Soon after the baiting of the Earl of Rochester’s horse the Hope appears to have been abandoned as a venue for bloodsports. A new Bear Garden opened at Hockley-in-the-Hole, Clerkenwell, where animals were baited and men fought until the 1730s:

At the Bear-garden in Hockley in the Hole, near Clerkenwell Green, 1710. This is to give notice to all gentlemen, gamesters, and others, that on this present Monday is a match to be fought by two dogs, one from Newgate-market, against one from Honey-lane market, at a bull, for a guinea to be spent, five let-goes out of hand, which goes fairest and fastest in, wins all. Likewise, a green bull to be baited, which was never baited before; and a bull to be turned loose with fireworks all over him. Also a mad ass to be baited. With a variety of bull-baiting and bear-baiting, and a dog to be drawn up with fireworks. To begin exactly at three of the clock.

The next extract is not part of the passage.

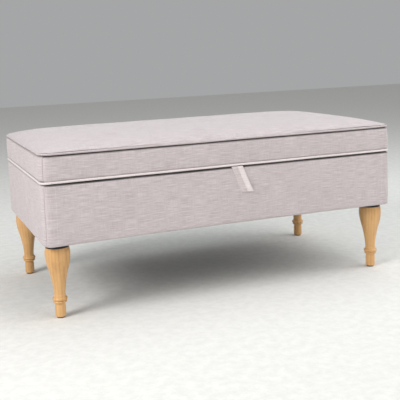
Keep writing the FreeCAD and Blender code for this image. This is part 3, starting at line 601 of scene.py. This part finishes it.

A much later reference to horse-baiting, from the notes to Alexander Chalmers 1822 edition of The Tatler shows how attitudes to some bloodsports began to change as the 18th century drew to a close:

…it was advertised in 1785, that a fine horse, brought at great expense from Arabia, would be delightfully worried to death by dogs, in an inclosure near the Adam and Eve, in Tottenham-court-road; and to exclude low company, every admission-ticket was to cost half-a-guinea. But the interposition of the magistrates, who doubted of the innocence, or of the wisdom of training dogs and horses to mutual enmity, put a stop for once to that superfine exhibition.